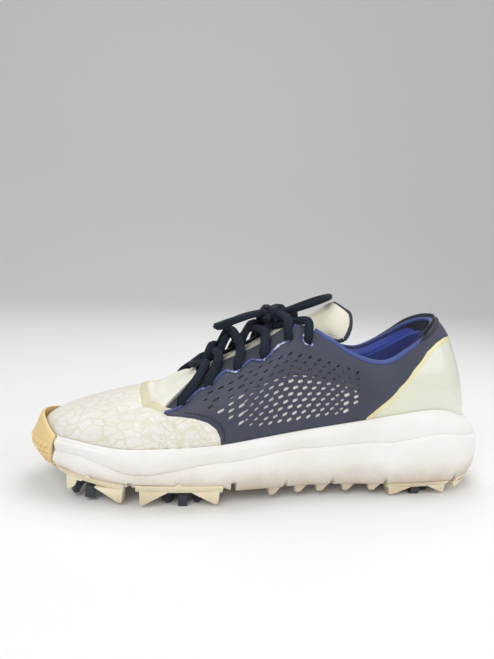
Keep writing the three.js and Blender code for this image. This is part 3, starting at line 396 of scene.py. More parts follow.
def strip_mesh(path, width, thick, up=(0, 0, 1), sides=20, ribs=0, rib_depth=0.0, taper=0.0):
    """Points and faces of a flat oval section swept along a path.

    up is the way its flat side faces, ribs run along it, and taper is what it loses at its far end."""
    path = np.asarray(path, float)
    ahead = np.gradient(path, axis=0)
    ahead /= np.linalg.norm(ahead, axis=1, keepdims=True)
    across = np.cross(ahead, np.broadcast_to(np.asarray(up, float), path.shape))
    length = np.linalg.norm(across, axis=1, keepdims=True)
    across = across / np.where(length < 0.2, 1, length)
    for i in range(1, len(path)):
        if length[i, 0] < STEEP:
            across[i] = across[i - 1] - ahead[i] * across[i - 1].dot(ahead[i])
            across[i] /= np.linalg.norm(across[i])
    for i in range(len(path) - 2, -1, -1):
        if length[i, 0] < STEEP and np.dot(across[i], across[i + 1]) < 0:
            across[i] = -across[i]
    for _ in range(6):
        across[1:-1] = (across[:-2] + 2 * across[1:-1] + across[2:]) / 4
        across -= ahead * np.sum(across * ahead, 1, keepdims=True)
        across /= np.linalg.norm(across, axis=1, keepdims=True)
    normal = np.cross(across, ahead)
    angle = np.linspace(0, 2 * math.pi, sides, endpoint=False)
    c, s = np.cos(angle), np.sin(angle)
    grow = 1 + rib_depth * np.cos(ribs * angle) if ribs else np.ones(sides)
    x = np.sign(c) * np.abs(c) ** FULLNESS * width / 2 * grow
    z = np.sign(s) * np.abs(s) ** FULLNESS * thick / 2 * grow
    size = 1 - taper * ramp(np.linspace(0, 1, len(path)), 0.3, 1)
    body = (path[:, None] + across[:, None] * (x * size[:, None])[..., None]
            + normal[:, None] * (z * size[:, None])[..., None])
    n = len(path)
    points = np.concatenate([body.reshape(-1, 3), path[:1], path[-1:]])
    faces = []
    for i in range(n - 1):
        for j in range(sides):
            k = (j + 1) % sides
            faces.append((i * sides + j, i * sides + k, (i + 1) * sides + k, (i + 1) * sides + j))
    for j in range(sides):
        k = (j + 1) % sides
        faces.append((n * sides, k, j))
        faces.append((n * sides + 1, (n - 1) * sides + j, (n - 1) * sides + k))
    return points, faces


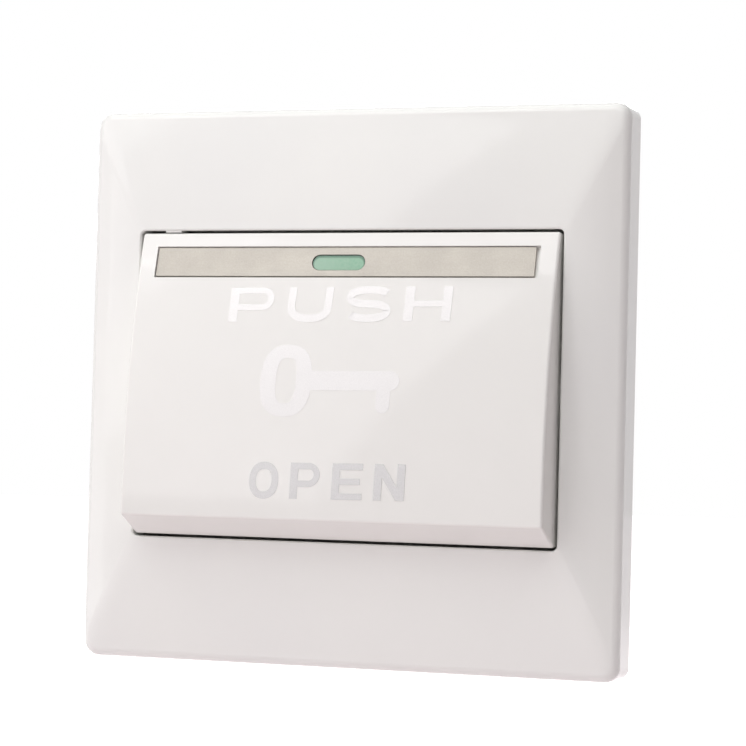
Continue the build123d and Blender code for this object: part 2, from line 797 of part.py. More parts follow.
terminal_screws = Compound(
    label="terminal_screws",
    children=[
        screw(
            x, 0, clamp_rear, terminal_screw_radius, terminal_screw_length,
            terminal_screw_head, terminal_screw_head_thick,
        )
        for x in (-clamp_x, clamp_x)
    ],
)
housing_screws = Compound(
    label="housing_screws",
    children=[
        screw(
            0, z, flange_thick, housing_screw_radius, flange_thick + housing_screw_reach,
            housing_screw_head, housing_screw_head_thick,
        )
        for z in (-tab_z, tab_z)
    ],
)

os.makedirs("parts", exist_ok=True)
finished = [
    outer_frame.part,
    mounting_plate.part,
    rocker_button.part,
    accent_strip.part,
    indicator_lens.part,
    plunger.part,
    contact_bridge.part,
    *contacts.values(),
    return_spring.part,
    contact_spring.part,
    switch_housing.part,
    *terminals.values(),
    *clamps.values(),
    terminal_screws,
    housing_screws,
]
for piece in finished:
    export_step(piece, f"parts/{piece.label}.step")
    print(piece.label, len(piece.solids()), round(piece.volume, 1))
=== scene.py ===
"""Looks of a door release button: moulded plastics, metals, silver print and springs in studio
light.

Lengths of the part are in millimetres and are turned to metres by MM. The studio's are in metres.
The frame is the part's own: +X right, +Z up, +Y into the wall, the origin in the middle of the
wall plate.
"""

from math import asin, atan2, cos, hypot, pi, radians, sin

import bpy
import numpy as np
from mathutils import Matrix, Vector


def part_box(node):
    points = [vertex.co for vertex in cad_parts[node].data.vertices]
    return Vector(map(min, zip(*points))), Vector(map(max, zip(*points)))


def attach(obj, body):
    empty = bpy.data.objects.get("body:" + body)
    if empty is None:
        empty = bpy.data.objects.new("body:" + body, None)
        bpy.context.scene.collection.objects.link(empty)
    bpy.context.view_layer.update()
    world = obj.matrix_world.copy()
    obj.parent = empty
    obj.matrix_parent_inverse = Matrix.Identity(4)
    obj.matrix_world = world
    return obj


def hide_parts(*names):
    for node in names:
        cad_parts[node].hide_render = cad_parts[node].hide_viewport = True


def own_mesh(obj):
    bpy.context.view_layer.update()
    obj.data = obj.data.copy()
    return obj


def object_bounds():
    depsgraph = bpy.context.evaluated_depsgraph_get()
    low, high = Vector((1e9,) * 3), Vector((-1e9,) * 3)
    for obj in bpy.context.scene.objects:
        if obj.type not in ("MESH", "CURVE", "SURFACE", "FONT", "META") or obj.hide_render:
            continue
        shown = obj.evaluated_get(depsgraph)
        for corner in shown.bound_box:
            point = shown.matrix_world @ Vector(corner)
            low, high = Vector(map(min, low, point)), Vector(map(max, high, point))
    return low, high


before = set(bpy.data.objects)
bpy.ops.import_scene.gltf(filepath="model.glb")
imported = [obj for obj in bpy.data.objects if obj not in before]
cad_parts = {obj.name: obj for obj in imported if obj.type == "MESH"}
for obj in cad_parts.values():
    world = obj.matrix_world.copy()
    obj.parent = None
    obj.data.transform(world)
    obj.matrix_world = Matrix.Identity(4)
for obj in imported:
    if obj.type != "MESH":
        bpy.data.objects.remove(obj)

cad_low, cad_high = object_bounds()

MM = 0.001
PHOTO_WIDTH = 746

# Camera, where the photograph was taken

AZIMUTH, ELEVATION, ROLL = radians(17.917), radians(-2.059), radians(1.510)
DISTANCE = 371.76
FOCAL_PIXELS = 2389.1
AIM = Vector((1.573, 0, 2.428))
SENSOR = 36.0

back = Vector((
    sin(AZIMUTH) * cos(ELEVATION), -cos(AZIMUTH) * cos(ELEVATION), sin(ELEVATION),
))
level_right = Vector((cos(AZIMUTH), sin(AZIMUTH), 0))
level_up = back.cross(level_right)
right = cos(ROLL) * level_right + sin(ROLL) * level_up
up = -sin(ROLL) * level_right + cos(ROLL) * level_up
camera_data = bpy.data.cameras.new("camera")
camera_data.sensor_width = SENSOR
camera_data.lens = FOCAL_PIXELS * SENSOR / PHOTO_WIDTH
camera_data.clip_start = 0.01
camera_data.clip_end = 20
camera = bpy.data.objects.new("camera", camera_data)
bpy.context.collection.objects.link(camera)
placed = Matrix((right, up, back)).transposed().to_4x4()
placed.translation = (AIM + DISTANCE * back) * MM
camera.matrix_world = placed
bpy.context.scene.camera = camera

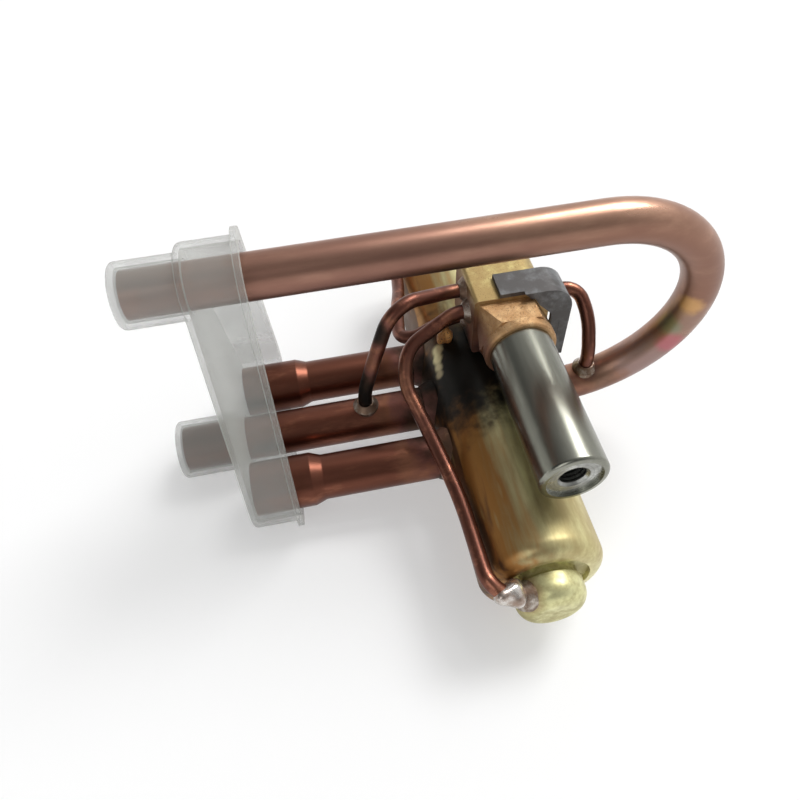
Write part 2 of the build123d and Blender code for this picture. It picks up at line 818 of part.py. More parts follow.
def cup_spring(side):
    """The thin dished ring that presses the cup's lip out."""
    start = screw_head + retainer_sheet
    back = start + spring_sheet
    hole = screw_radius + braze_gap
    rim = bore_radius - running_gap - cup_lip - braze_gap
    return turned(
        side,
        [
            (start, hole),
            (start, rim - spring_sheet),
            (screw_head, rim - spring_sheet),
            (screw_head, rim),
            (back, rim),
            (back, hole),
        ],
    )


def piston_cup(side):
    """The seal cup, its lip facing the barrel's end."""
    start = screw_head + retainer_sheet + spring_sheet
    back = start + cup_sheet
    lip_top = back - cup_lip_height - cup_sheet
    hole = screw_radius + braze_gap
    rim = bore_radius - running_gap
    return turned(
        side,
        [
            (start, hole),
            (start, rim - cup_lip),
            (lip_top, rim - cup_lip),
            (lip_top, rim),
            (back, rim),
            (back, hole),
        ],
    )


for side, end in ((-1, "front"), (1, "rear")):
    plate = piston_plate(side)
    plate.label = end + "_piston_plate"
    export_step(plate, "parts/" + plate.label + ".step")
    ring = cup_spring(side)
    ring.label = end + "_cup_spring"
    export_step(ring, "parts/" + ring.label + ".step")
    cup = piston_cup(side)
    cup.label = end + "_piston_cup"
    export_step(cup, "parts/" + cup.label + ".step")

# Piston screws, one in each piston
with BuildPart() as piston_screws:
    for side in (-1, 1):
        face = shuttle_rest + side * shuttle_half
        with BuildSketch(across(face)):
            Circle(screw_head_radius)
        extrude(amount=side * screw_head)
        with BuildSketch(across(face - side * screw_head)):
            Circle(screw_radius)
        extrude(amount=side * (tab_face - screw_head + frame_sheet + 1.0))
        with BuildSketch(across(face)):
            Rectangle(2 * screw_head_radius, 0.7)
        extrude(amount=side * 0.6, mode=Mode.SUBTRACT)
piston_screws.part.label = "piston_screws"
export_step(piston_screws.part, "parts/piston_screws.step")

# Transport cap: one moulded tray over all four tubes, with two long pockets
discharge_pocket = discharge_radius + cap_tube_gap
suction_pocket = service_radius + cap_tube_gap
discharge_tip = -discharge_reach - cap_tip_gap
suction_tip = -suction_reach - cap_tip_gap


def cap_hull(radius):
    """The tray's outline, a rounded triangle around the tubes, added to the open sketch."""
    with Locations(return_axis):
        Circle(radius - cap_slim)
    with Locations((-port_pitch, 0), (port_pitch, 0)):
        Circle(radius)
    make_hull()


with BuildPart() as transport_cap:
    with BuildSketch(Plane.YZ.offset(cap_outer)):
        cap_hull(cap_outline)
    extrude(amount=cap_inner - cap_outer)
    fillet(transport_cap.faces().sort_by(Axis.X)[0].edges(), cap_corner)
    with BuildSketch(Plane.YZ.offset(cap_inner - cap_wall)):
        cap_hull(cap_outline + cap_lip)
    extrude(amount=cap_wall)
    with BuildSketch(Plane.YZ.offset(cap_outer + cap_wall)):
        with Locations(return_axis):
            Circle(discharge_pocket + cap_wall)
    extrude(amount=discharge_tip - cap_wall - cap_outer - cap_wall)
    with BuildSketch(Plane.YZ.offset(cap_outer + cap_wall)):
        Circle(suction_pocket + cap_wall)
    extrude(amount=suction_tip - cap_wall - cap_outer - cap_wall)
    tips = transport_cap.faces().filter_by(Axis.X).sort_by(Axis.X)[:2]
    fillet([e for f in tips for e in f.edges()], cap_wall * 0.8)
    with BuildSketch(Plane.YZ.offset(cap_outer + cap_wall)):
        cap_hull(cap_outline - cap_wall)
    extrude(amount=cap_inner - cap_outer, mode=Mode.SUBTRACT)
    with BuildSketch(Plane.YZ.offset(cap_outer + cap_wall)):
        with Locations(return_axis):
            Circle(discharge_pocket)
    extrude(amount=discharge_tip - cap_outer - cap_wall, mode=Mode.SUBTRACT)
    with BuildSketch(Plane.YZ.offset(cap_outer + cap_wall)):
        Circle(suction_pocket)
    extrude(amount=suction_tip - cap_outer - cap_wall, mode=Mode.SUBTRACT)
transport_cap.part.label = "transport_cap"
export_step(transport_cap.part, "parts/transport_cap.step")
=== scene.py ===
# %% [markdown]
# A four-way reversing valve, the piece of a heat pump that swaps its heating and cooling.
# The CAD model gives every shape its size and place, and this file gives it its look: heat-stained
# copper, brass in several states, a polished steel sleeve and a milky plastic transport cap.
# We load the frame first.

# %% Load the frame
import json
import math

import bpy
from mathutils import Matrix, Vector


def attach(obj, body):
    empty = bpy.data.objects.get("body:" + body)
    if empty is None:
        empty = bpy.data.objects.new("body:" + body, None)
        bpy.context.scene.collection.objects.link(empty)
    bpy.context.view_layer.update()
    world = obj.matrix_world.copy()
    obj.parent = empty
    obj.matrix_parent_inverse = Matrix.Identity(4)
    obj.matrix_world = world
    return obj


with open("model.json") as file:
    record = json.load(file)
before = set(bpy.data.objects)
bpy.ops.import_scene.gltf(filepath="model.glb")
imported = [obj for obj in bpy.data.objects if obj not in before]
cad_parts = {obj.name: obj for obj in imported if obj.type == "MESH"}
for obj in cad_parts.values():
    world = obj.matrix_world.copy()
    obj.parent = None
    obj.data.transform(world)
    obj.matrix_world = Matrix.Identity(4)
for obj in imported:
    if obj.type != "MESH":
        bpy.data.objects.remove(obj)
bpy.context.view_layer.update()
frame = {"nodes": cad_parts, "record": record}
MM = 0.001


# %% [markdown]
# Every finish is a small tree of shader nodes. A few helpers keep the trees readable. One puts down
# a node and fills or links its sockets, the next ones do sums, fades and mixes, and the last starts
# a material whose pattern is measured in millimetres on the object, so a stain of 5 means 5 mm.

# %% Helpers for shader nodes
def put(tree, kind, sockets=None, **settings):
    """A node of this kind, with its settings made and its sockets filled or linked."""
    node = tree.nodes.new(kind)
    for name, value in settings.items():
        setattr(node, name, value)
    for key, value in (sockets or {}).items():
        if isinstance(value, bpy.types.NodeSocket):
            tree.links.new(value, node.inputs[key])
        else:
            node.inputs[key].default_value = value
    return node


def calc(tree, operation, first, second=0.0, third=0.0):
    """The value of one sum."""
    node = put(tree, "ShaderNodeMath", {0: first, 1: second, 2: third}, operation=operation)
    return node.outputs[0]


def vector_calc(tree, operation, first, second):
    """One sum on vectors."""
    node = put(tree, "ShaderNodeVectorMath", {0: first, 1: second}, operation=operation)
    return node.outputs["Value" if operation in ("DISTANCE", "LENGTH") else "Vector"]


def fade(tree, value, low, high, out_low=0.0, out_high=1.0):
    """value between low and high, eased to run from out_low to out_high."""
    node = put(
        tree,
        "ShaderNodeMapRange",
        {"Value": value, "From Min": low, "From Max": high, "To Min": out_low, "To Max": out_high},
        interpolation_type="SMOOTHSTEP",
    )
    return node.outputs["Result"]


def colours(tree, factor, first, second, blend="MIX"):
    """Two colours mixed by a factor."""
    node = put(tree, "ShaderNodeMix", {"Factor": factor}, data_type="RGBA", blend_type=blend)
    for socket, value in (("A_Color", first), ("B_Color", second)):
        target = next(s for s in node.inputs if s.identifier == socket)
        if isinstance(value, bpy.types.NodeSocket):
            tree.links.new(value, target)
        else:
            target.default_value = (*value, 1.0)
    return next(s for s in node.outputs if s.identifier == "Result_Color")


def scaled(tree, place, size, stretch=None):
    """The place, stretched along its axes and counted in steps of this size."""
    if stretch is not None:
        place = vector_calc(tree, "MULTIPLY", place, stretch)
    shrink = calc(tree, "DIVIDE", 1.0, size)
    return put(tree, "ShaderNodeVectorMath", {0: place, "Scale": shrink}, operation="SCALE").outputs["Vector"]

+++

> **Set exercise**: Begin with the first line of the listing and copy exactly through the line that contains "along a path.", please, keeping both ends and leaving out everything after.

> **Exercise response**:
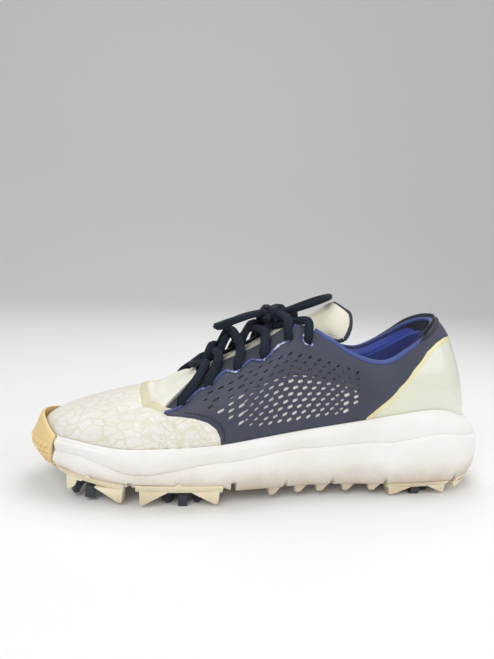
Keep writing the three.js and Blender code for this image. This is part 3, starting at line 396 of scene.py. More parts follow.
def strip_mesh(path, width, thick, up=(0, 0, 1), sides=20, ribs=0, rib_depth=0.0, taper=0.0):
    """Points and faces of a flat oval section swept along a path.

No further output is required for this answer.